DATASET EXCERPT
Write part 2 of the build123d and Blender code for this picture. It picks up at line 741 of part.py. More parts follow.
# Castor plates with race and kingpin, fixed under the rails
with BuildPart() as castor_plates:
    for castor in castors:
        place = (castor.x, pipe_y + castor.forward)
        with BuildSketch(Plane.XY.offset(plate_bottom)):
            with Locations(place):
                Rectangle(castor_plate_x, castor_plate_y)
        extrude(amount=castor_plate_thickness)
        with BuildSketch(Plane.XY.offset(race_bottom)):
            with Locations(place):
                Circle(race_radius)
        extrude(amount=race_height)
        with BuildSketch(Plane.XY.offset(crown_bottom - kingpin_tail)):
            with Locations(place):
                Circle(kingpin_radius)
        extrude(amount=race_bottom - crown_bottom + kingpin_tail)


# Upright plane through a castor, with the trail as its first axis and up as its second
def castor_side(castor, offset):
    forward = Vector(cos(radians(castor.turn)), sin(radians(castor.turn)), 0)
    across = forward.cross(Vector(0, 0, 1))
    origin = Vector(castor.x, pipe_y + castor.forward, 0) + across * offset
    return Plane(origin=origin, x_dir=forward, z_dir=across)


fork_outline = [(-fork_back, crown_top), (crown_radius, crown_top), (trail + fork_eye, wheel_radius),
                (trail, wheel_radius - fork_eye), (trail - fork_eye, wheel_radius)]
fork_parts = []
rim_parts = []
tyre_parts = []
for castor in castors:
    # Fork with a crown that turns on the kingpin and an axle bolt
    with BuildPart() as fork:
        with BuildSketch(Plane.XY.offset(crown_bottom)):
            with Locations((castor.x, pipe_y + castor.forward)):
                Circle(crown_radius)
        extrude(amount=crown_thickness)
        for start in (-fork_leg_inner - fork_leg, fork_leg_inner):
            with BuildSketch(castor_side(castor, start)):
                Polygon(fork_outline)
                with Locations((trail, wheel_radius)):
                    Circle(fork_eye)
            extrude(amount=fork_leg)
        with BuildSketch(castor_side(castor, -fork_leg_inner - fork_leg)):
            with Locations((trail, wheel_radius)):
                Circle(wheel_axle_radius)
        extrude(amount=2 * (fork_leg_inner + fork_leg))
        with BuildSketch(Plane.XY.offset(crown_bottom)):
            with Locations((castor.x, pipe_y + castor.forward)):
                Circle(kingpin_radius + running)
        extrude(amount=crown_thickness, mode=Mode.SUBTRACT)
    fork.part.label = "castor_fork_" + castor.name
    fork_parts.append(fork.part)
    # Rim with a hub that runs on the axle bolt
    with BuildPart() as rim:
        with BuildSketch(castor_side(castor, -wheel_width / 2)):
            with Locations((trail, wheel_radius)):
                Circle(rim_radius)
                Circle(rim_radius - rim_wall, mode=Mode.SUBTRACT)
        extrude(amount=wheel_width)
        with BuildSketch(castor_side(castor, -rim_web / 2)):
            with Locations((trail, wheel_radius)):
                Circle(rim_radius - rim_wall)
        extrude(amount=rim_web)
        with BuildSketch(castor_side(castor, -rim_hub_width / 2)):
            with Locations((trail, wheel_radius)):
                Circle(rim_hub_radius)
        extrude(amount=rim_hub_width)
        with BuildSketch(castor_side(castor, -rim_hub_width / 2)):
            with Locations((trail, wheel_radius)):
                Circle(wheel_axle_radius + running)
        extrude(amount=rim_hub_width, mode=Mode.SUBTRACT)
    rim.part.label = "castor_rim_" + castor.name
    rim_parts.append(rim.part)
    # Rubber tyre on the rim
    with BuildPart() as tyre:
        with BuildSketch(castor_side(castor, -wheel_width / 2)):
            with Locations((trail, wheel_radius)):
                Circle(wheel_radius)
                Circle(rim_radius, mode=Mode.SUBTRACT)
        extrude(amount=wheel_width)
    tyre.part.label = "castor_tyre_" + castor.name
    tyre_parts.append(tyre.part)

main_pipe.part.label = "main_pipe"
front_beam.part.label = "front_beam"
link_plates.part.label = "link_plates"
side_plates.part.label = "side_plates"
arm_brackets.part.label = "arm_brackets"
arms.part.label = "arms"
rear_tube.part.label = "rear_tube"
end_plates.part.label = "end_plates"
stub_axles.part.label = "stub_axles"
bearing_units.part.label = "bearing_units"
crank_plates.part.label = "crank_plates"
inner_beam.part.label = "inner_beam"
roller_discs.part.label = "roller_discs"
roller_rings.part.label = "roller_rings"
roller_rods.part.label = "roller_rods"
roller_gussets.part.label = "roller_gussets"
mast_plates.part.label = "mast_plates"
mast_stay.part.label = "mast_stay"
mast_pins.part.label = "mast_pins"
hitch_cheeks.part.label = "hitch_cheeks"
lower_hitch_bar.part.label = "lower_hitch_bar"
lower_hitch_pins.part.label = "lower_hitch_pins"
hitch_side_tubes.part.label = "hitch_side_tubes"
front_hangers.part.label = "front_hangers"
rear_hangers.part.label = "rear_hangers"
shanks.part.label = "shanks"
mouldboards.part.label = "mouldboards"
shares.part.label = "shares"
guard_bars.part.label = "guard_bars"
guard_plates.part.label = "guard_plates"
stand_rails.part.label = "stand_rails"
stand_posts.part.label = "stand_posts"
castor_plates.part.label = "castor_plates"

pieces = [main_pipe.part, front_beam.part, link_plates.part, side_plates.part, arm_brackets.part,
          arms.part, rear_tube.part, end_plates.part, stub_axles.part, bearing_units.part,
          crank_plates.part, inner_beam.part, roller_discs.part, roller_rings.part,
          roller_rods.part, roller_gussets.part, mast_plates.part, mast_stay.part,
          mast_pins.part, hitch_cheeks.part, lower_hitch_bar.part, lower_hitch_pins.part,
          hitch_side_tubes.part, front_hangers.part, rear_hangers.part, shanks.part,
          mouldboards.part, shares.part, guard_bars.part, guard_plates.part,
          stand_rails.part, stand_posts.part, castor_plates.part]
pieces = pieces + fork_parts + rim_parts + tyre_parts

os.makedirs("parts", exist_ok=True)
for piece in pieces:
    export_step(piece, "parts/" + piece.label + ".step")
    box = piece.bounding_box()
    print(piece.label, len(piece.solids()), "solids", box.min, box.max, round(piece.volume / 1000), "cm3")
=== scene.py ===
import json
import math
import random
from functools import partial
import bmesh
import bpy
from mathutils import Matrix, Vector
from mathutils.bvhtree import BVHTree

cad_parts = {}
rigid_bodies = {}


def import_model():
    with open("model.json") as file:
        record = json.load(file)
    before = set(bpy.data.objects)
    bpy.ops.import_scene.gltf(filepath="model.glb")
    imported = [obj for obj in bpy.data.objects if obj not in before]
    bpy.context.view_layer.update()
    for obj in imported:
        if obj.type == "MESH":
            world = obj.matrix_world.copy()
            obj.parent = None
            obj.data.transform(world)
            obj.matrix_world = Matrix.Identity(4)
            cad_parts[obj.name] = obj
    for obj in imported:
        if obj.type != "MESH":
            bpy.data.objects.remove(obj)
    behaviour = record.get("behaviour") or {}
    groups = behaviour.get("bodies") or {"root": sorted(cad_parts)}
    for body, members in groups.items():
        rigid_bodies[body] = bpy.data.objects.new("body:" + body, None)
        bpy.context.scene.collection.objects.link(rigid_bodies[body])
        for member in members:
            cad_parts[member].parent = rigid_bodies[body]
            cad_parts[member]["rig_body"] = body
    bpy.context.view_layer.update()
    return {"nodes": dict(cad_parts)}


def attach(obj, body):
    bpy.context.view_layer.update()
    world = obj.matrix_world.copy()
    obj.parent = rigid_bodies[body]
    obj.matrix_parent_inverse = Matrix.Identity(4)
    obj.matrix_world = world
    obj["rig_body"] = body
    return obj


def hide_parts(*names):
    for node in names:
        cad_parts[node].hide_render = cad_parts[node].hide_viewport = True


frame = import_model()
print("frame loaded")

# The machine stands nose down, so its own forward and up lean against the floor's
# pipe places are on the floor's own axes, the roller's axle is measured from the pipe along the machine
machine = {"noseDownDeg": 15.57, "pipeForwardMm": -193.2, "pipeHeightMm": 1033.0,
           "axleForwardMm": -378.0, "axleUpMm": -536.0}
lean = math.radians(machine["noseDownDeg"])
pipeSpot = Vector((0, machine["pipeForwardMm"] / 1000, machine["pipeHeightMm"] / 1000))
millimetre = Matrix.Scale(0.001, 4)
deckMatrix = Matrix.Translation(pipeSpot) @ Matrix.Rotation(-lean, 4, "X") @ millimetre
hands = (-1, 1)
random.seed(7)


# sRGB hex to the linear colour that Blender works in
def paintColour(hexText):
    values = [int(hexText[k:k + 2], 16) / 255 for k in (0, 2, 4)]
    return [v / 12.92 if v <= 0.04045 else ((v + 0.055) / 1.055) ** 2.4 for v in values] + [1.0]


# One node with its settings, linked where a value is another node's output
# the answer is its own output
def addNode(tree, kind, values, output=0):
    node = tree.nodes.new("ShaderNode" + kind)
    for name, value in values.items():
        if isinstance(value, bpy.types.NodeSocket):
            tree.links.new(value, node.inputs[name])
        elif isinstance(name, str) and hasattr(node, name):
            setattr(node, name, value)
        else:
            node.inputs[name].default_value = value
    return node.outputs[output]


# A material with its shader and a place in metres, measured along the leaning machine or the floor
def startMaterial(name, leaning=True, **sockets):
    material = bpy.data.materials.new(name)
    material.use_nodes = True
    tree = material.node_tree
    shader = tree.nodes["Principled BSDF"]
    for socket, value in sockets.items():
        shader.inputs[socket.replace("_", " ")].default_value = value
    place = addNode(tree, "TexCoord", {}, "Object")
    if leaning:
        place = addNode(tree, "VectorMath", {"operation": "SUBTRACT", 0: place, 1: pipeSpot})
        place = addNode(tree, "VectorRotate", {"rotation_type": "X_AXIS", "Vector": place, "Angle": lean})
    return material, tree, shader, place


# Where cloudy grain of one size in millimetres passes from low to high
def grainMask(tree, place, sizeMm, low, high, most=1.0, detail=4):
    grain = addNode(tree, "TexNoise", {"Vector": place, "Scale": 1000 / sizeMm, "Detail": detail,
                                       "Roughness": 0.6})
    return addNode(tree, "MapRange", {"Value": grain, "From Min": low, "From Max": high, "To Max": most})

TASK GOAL
Above are the lines; repeat exactly the ones from the line containing "pieces = pieces" down to the line containing "obj.data.transform(world)", both inclusive.

SOLUTION TO THIS TASK
pieces = pieces + fork_parts + rim_parts + tyre_parts

os.makedirs("parts", exist_ok=True)
for piece in pieces:
    export_step(piece, "parts/" + piece.label + ".step")
    box = piece.bounding_box()
    print(piece.label, len(piece.solids()), "solids", box.min, box.max, round(piece.volume / 1000), "cm3")
=== scene.py ===
import json
import math
import random
from functools import partial
import bmesh
import bpy
from mathutils import Matrix, Vector
from mathutils.bvhtree import BVHTree

cad_parts = {}
rigid_bodies = {}


def import_model():
    with open("model.json") as file:
        record = json.load(file)
    before = set(bpy.data.objects)
    bpy.ops.import_scene.gltf(filepath="model.glb")
    imported = [obj for obj in bpy.data.objects if obj not in before]
    bpy.context.view_layer.update()
    for obj in imported:
        if obj.type == "MESH":
            world = obj.matrix_world.copy()
            obj.parent = None
            obj.data.transform(world)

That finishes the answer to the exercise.